> _REQUIREMENTS_:
Make an exact copy of the listing below.

> _DATA PROVIDED_:
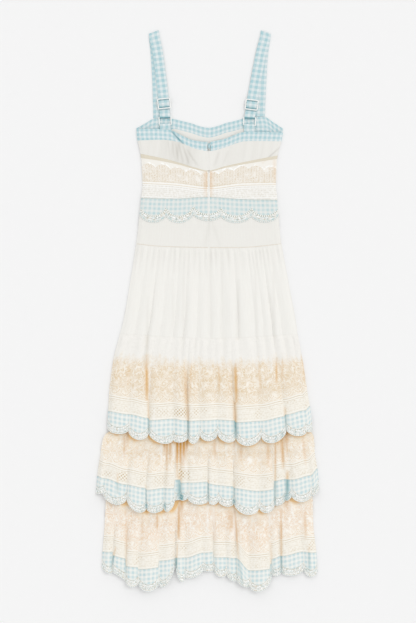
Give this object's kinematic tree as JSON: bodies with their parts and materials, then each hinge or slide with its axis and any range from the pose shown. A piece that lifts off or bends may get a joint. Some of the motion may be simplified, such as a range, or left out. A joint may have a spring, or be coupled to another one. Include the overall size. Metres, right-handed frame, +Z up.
{
  "type": "midi dress",
  "caption": "Sleeveless tiered midi dress laid flat, back up: gingham strapped bodice, lace midriff, gathered skirt and scalloped lace tiers.",
  "frame": {"origin": "middle of the bounding box's underside, on the surface that the dress lies on", "axes": "+Y from the hem to the straps' tops, +Z up out of the dress's back, +X across to the dress's right as it is seen from above"},
  "size_m": [0.5372, 1.349, 0.0241],
  "materials": {
    "aqua_gingham": "fine cotton, quarter-inch aqua and white check",
    "white_voile": "matte off-white cotton voile",
    "beige_lace": "matte beige net with cream floral lace",
    "ivory_insertion": "matte ivory lattice insertion lace",
    "beige_tape": "matte beige cotton binding",
    "white_enamel": "glossy white enamel",
    "aqua_enamel": "satin aqua enamel",
    "white_zip_chain": "white nylon coil"
  },
  "bodies": {
    "dress": {"back_bodice_left": "white_voile", "back_bodice_right": "white_voile", "back_hip_yoke_left": "white_voile", "back_hip_yoke_right": "white_voile", "back_midriff_insertion_left": "ivory_insertion", "back_midriff_insertion_right": "ivory_insertion", "back_midriff_lace_left": "beige_lace", "back_midriff_lace_right": "beige_lace", "back_midriff_tape_left": "beige_tape", "back_midriff_tape_right": "beige_tape", "back_neck_band_left": "aqua_gingham", "back_neck_band_right": "aqua_gingham", "back_skirt": "white_voile", "back_tier_1": "beige_lace", "back_tier_1_border": "aqua_gingham", "back_tier_1_insertion": "ivory_insertion", "back_tier_2": "beige_lace", "back_tier_2_border": "aqua_gingham", "back_tier_2_insertion": "ivory_insertion", "back_tier_3": "beige_lace", "back_tier_3_border": "aqua_gingham", "back_tier_3_insertion": "ivory_insertion", "back_waist_border_left": "aqua_gingham", "back_waist_border_right": "aqua_gingham", "front_bodice": "white_voile", "front_hip_yoke": "white_voile", "front_midriff_insertion": "ivory_insertion", "front_midriff_lace": "beige_lace", "front_midriff_tape": "beige_tape", "front_neck_band": "aqua_gingham", "front_skirt": "white_voile", "front_tier_1": "beige_lace", "front_tier_1_border": "aqua_gingham", "front_tier_1_insertion": "ivory_insertion", "front_tier_2": "beige_lace", "front_tier_2_border": "aqua_gingham", "front_tier_2_insertion": "ivory_insertion", "front_tier_3": "beige_lace", "front_tier_3_border": "aqua_gingham", "front_tier_3_insertion": "ivory_insertion", "front_waist_border": "aqua_gingham", "strap_left": "aqua_gingham", "strap_right": "aqua_gingham", "strap_ring_left": "white_enamel", "strap_ring_right": "white_enamel", "strap_slider_left": "white_enamel", "strap_slider_right": "white_enamel", "strap_tab_left": "aqua_gingham", "strap_tab_right": "aqua_gingham", "zip_chain": "white_zip_chain", "zip_slider": "aqua_enamel"},
    "pull_tab": {"zip_pull": "aqua_enamel"}
  },
  "joints": [
    {"name": "zip_pull_hinge", "type": "hinge", "parent": "dress", "child": "pull_tab", "pos_m": [0.00344, 0.4007, 0.0087], "axis": [-1, 0, 0], "range_deg": [0, 150]}
  ]
}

> _COMPLETE RESPONSE_:
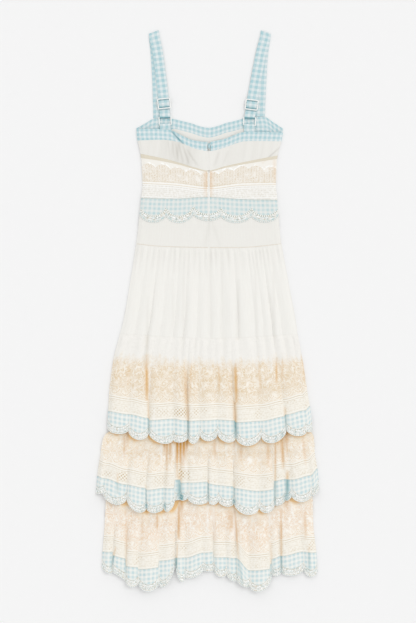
Give this object's kinematic tree as JSON: bodies with their parts and materials, then each hinge or slide with its axis and any range from the pose shown. A piece that lifts off or bends may get a joint. Some of the motion may be simplified, such as a range, or left out. A joint may have a spring, or be coupled to another one. Include the overall size. Metres, right-handed frame, +Z up.
{
  "type": "midi dress",
  "caption": "Sleeveless tiered midi dress laid flat, back up: gingham strapped bodice, lace midriff, gathered skirt and scalloped lace tiers.",
  "frame": {"origin": "middle of the bounding box's underside, on the surface that the dress lies on", "axes": "+Y from the hem to the straps' tops, +Z up out of the dress's back, +X across to the dress's right as it is seen from above"},
  "size_m": [0.5372, 1.349, 0.0241],
  "materials": {
    "aqua_gingham": "fine cotton, quarter-inch aqua and white check",
    "white_voile": "matte off-white cotton voile",
    "beige_lace": "matte beige net with cream floral lace",
    "ivory_insertion": "matte ivory lattice insertion lace",
    "beige_tape": "matte beige cotton binding",
    "white_enamel": "glossy white enamel",
    "aqua_enamel": "satin aqua enamel",
    "white_zip_chain": "white nylon coil"
  },
  "bodies": {
    "dress": {"back_bodice_left": "white_voile", "back_bodice_right": "white_voile", "back_hip_yoke_left": "white_voile", "back_hip_yoke_right": "white_voile", "back_midriff_insertion_left": "ivory_insertion", "back_midriff_insertion_right": "ivory_insertion", "back_midriff_lace_left": "beige_lace", "back_midriff_lace_right": "beige_lace", "back_midriff_tape_left": "beige_tape", "back_midriff_tape_right": "beige_tape", "back_neck_band_left": "aqua_gingham", "back_neck_band_right": "aqua_gingham", "back_skirt": "white_voile", "back_tier_1": "beige_lace", "back_tier_1_border": "aqua_gingham", "back_tier_1_insertion": "ivory_insertion", "back_tier_2": "beige_lace", "back_tier_2_border": "aqua_gingham", "back_tier_2_insertion": "ivory_insertion", "back_tier_3": "beige_lace", "back_tier_3_border": "aqua_gingham", "back_tier_3_insertion": "ivory_insertion", "back_waist_border_left": "aqua_gingham", "back_waist_border_right": "aqua_gingham", "front_bodice": "white_voile", "front_hip_yoke": "white_voile", "front_midriff_insertion": "ivory_insertion", "front_midriff_lace": "beige_lace", "front_midriff_tape": "beige_tape", "front_neck_band": "aqua_gingham", "front_skirt": "white_voile", "front_tier_1": "beige_lace", "front_tier_1_border": "aqua_gingham", "front_tier_1_insertion": "ivory_insertion", "front_tier_2": "beige_lace", "front_tier_2_border": "aqua_gingham", "front_tier_2_insertion": "ivory_insertion", "front_tier_3": "beige_lace", "front_tier_3_border": "aqua_gingham", "front_tier_3_insertion": "ivory_insertion", "front_waist_border": "aqua_gingham", "strap_left": "aqua_gingham", "strap_right": "aqua_gingham", "strap_ring_left": "white_enamel", "strap_ring_right": "white_enamel", "strap_slider_left": "white_enamel", "strap_slider_right": "white_enamel", "strap_tab_left": "aqua_gingham", "strap_tab_right": "aqua_gingham", "zip_chain": "white_zip_chain", "zip_slider": "aqua_enamel"},
    "pull_tab": {"zip_pull": "aqua_enamel"}
  },
  "joints": [
    {"name": "zip_pull_hinge", "type": "hinge", "parent": "dress", "child": "pull_tab", "pos_m": [0.00344, 0.4007, 0.0087], "axis": [-1, 0, 0], "range_deg": [0, 150]}
  ]
}